**EXERCISE PROMPT**
Take all the material and copy it exactly.

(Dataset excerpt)
## BEGIN

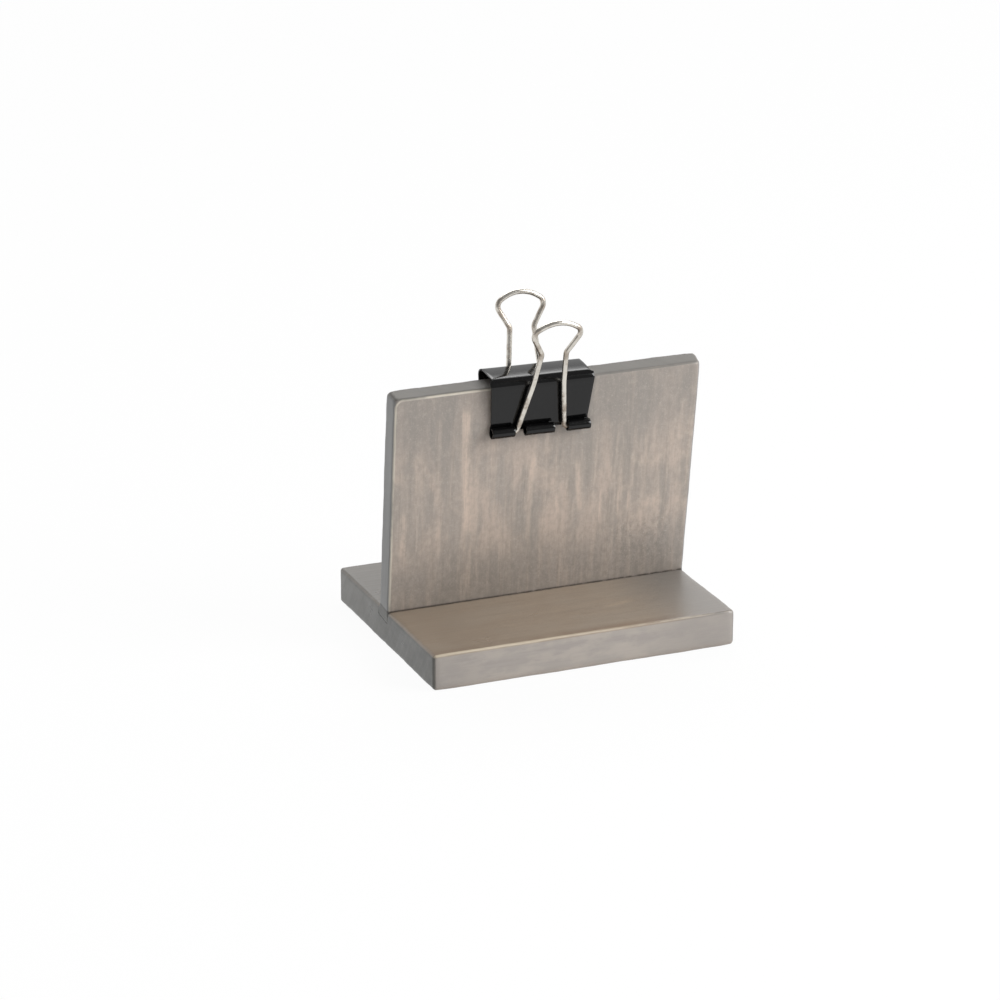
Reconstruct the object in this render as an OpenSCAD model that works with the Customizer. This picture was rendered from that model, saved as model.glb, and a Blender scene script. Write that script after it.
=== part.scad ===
// Place card holder: a grooved wooden base, a wooden panel that stands leaning in the
// groove, and a spring steel clip with two wire handles that grips the panel's top edge.
// Millimetres. X runs along the panel, -Y is the side that the panel leans toward, and
// Z is up. The origin is the middle of the base's underside.

/* [Base plank] */
// Length of the base, along the panel
base_w = 96; // [80:1:120]
// Depth of the base, from front to back
base_d = 78; // [60:1:100]
// Thickness of the base
base_t = 11.2; // [9:0.2:14]
// Radius of the base's sanded edges
base_round = 0.9; // [0.4:0.1:1.6]
// Depth of the groove that the panel stands in
groove_depth = 3.2; // [2:0.2:5]
// Gap between the panel and each wall and the floor of the groove
groove_fit = 0.1; // [0.05:0.05:0.3]

/* [Upright panel] */
// Height of the panel's face above the base
panel_h = 69.4; // [50:0.2:90]
// Thickness of the panel
panel_t = 7; // [6:0.5:9]
// Lean of the panel toward the front, in degrees
panel_lean = 6.5; // [0:0.5:12]
// Place of the panel's middle behind the base's middle, at the base's top
panel_y = 1.5; // [-4:0.5:6]
// How far the panel's left end runs out at its top, where the board isn't cut square
left_flare = 0.2; // [0:0.1:3]
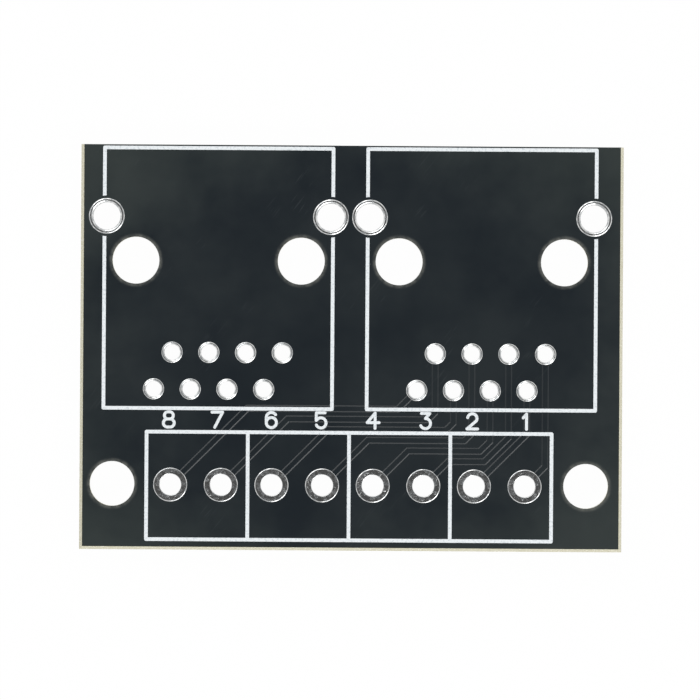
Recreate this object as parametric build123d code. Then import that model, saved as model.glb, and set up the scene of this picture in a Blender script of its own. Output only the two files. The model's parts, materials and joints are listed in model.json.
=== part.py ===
from build123d import *
from math import cos, radians, sin, sqrt, tan
import os

# A bare two-sided circuit board for two modular jacks and a row of eight screw
# terminals. It lies flat, component side up. X runs along the terminal row, +Y
# points to the edge where plugs enter, and the origin is under the middle of
# the board, at the level that its underside rests on. All sizes in millimetres.

# Layers, from the laminate outwards
core_thickness = 1.5
copper_thickness = 0.035
mask_thickness = 0.025
mask_over_track = 0.02
tin_thickness = 0.02
tin_slope = 0.06
barrel_wall = 0.03
mouth_lip = 0.03
ink_thickness = 0.02

# Jack footprint: two jacks side by side, each with two posts, two shield tabs
# and eight pins in two staggered rows
jack_width = 15.8
jack_depth = 18.0
jack_gap = 2.4
jack_end_margin = 1.75
jack_overhang = 0.22
post_setback = 8.0
post_spacing = 11.43
post_hole = 3.25
shield_inset = 0.15
shield_ahead_of_post = 3.05
shield_hole = 1.9
shield_pad = 2.46
pin_pitch = 2.54
pin_row_gap = 2.54
pins_behind_post = 6.35
pin_hole = 1.1
pin_pad = 1.46

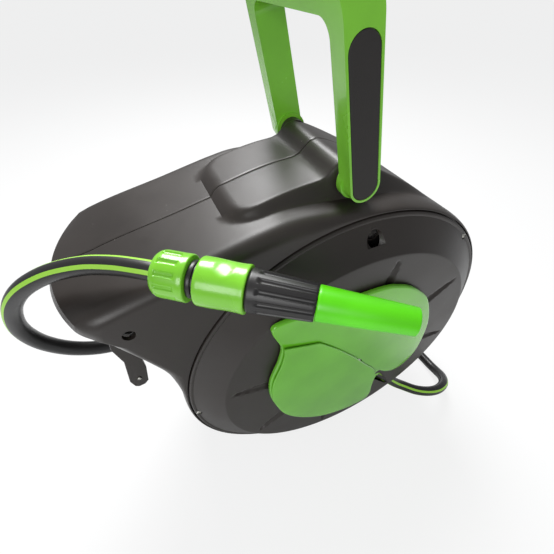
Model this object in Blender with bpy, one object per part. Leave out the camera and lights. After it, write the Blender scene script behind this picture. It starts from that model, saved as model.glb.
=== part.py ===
"""Garden hose reel cart: a drum of hose in a closed two-shell hood with a folding handle.

Metres, +Z up. The drum's axle runs along Y at AXLE_HEIGHT above the floor, the hood's nose
points to -X, and the crank is on the near side, at -Y. Each moving piece hangs from an empty
on its joint's axis. Touching pieces keep GAP between them.
"""
from math import atan2, ceil, cos, hypot, pi, radians, sin

import bpy
from mathutils import Vector

# Fits
GAP = 0.0003
RUNNING = 0.0004
WALL = 0.003

# Housing: side outline as points from the axle, in a plane across the axle
AXLE_HEIGHT = 0.200
MIDDLE = (-0.0360, -0.0051)
HOOD_RADIUS = 0.190
HOOD_HALF_WIDTH = 0.083
SHOULDER = 0.014
TOP_LINE = [(0.045, 0.1848), (0.027, 0.1885), (-0.024, 0.1935), (-0.068, 0.1955), (-0.093, 0.192),
            (-0.116, 0.187), (-0.150, 0.179), (-0.183, 0.172), (-0.205, 0.167), (-0.226, 0.161)]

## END

**COMPLETE ANSWER**
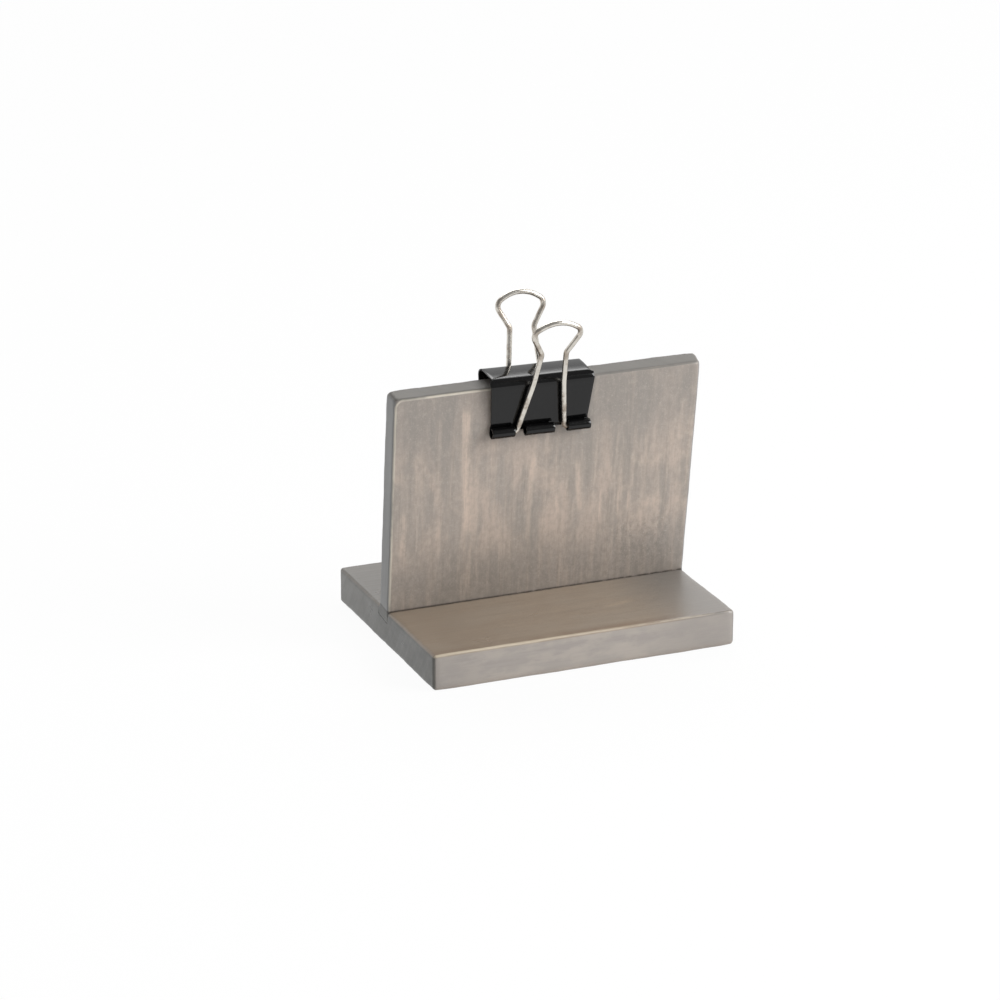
Reconstruct the object in this render as an OpenSCAD model that works with the Customizer. This picture was rendered from that model, saved as model.glb, and a Blender scene script. Write that script after it.
=== part.scad ===
// Place card holder: a grooved wooden base, a wooden panel that stands leaning in the
// groove, and a spring steel clip with two wire handles that grips the panel's top edge.
// Millimetres. X runs along the panel, -Y is the side that the panel leans toward, and
// Z is up. The origin is the middle of the base's underside.

/* [Base plank] */
// Length of the base, along the panel
base_w = 96; // [80:1:120]
// Depth of the base, from front to back
base_d = 78; // [60:1:100]
// Thickness of the base
base_t = 11.2; // [9:0.2:14]
// Radius of the base's sanded edges
base_round = 0.9; // [0.4:0.1:1.6]
// Depth of the groove that the panel stands in
groove_depth = 3.2; // [2:0.2:5]
// Gap between the panel and each wall and the floor of the groove
groove_fit = 0.1; // [0.05:0.05:0.3]

/* [Upright panel] */
// Height of the panel's face above the base
panel_h = 69.4; // [50:0.2:90]
// Thickness of the panel
panel_t = 7; // [6:0.5:9]
// Lean of the panel toward the front, in degrees
panel_lean = 6.5; // [0:0.5:12]
// Place of the panel's middle behind the base's middle, at the base's top
panel_y = 1.5; // [-4:0.5:6]
// How far the panel's left end runs out at its top, where the board isn't cut square
left_flare = 0.2; // [0:0.1:3]
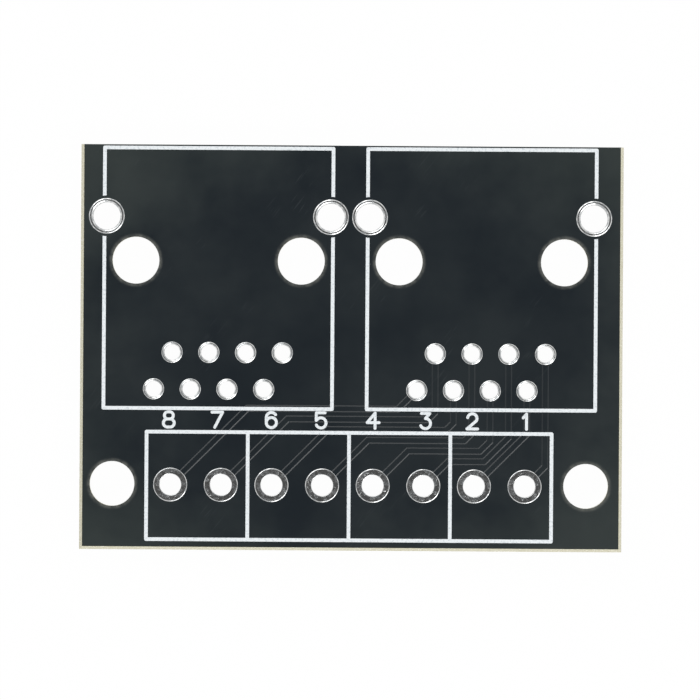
Recreate this object as parametric build123d code. Then import that model, saved as model.glb, and set up the scene of this picture in a Blender script of its own. Output only the two files. The model's parts, materials and joints are listed in model.json.
=== part.py ===
from build123d import *
from math import cos, radians, sin, sqrt, tan
import os

# A bare two-sided circuit board for two modular jacks and a row of eight screw
# terminals. It lies flat, component side up. X runs along the terminal row, +Y
# points to the edge where plugs enter, and the origin is under the middle of
# the board, at the level that its underside rests on. All sizes in millimetres.

# Layers, from the laminate outwards
core_thickness = 1.5
copper_thickness = 0.035
mask_thickness = 0.025
mask_over_track = 0.02
tin_thickness = 0.02
tin_slope = 0.06
barrel_wall = 0.03
mouth_lip = 0.03
ink_thickness = 0.02

# Jack footprint: two jacks side by side, each with two posts, two shield tabs
# and eight pins in two staggered rows
jack_width = 15.8
jack_depth = 18.0
jack_gap = 2.4
jack_end_margin = 1.75
jack_overhang = 0.22
post_setback = 8.0
post_spacing = 11.43
post_hole = 3.25
shield_inset = 0.15
shield_ahead_of_post = 3.05
shield_hole = 1.9
shield_pad = 2.46
pin_pitch = 2.54
pin_row_gap = 2.54
pins_behind_post = 6.35
pin_hole = 1.1
pin_pad = 1.46

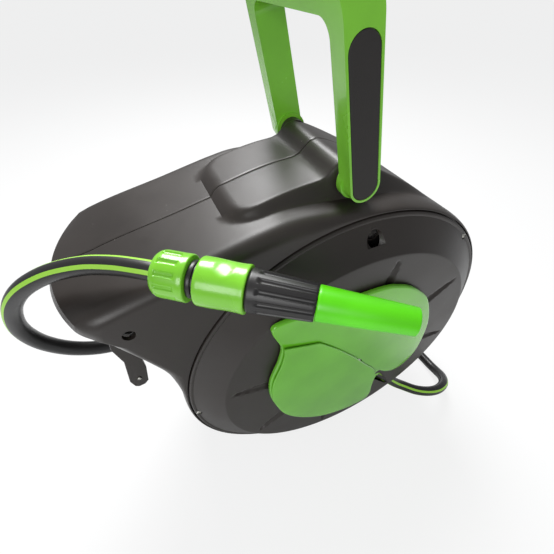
Model this object in Blender with bpy, one object per part. Leave out the camera and lights. After it, write the Blender scene script behind this picture. It starts from that model, saved as model.glb.
=== part.py ===
"""Garden hose reel cart: a drum of hose in a closed two-shell hood with a folding handle.

Metres, +Z up. The drum's axle runs along Y at AXLE_HEIGHT above the floor, the hood's nose
points to -X, and the crank is on the near side, at -Y. Each moving piece hangs from an empty
on its joint's axis. Touching pieces keep GAP between them.
"""
from math import atan2, ceil, cos, hypot, pi, radians, sin

import bpy
from mathutils import Vector

# Fits
GAP = 0.0003
RUNNING = 0.0004
WALL = 0.003

# Housing: side outline as points from the axle, in a plane across the axle
AXLE_HEIGHT = 0.200
MIDDLE = (-0.0360, -0.0051)
HOOD_RADIUS = 0.190
HOOD_HALF_WIDTH = 0.083
SHOULDER = 0.014
TOP_LINE = [(0.045, 0.1848), (0.027, 0.1885), (-0.024, 0.1935), (-0.068, 0.1955), (-0.093, 0.192),
            (-0.116, 0.187), (-0.150, 0.179), (-0.183, 0.172), (-0.205, 0.167), (-0.226, 0.161)]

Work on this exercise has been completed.